If $c=d$, we see we must have $r=s=0$ (since we must have $c^2\geq c$ and $d^2\leq d$ by continuity), and the element $c$ is an identity element for our multiplication. Now note that $f^{-1}(I\setminus\{c\})\subset I^2$ is disconnected, separated into $f^{-1}(0,c)$ and $f^{-1}(c,1)$. It follows that $f^{-1}(\{c\})$ must have more than one point and in fact must contain points of both $(c,1)\times(0,c)$ and $(0,c)\times(c,1)$. So there is $a>c$ and $b<c$ such that $ab=c$. For any $a'$ with $c<a'<a$, by continuity $a'$ must have a right inverse between $b$ and $c$. But we also have $a^nb^n=c$ for any $n$, and since every element of $(c,1)$ is less than some power of $a$, we conclude every $a>c$ has a right inverse. Similarly every $a>c$ has a left inverse, and every $b<c$ has a left and right inverse. Thus every element of $I$ has an inverse on each side, which implies every element of $I$ has a two-sided inverse.
That is, the elements less than $c$ are just the inverses of the elements greater than $c$. We can thus extend $h_+$ to an increasing isomorphism $I\to \mathbb{R}$ by defining $h_+(b)=-h_+(b^{-1})$ for $b<c$, and thus we have an isomorphism of topological semigroups from $I$ to $\mathbb{R}$ with addition.
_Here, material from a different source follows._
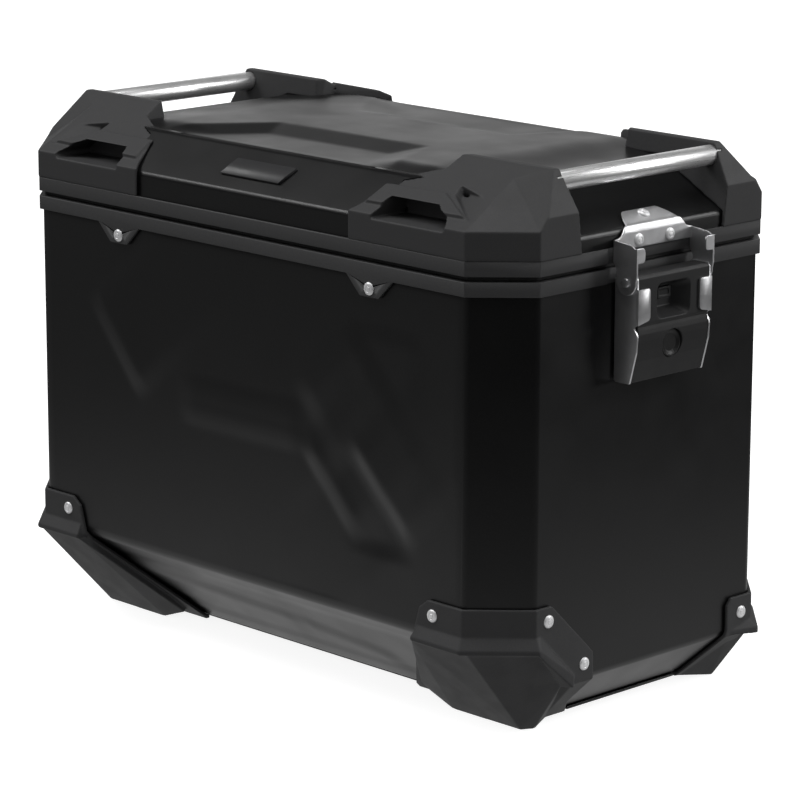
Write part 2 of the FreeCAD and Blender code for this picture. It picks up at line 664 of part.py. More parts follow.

The one remaining case is that $c\neq d$, in which case we must have $c>d$. We then have $e^2=e$ for all $e\in [d,c]$. In particular, $cd<c^2=c$ but $(cd)d=cd^2=cd$, which is a contradiction since right multiplication by $d$ is strictly increasing. So this last case is impossible.